1) Both Jane Eyre and Wide Sargasso Sea are complex novels. It is a lot to ask of a first year university student to read, understand, and write about these books while also learning academic writing and research principles. While I do have students choose to use Wide Sargasso Sea for a lens paper, I find that students can have difficulty wielding the material effectively. 

2) Literary adaptations, especially ones regarded as "high" literature, don't always combat the perception of academic writing as impenetrable, elite, and exclusive. Using fanfiction practices as a model for students to write and research helps break down this perception; this model lets students see academic writing as yet another genre with expectations rather than the only acceptable genre to write in (and thus prepares them to be more flexible as they write in the multiple genres of the university). 
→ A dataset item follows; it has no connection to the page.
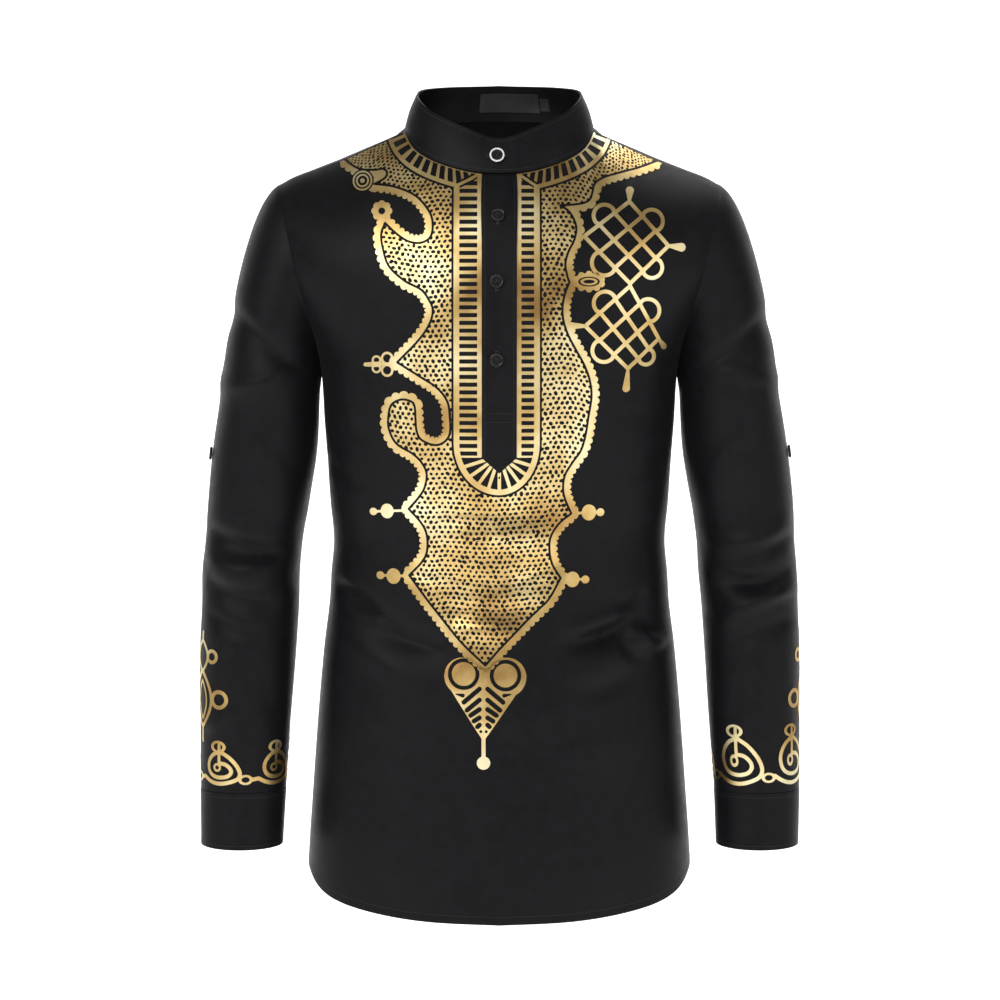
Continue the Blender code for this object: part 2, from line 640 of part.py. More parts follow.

Forgive me, I've been taking classes on how to teach literature so my head was not in the right space when I suggested Wide Sargasso Sea. 

The vlog series like Frankenstein MD, The Lizzie Bennet Diaries, and Emma Approved would be more appropriate in a first year classroom. They are longer but a few episodes here and there would help get the lesson across. Have you seen these vlogs? all three are modern retellings of classic stories. They also add representation of race and gender. All of them were created by Permberley Digital. 

The Vlogs are great - I've only see Lizzie Bennet Diaries, but I think they're really interesting, at least from a teaching perspective. These kinds of remixes can challenge students to see all the work that goes into adapting in an accessible format. Fan vids might also serve a similar purpose.

I was discussing fanfictions applications in the classroom with Jacqueline Rhodes, a queer theory scholar who focuses on the importance of "play" in scholarship, and she stated that fanfiction helps students understand that scholarship isn't always about filling the negative space in academic conversations but also playing around with the conversation. It also helps them learn how to paraphrase.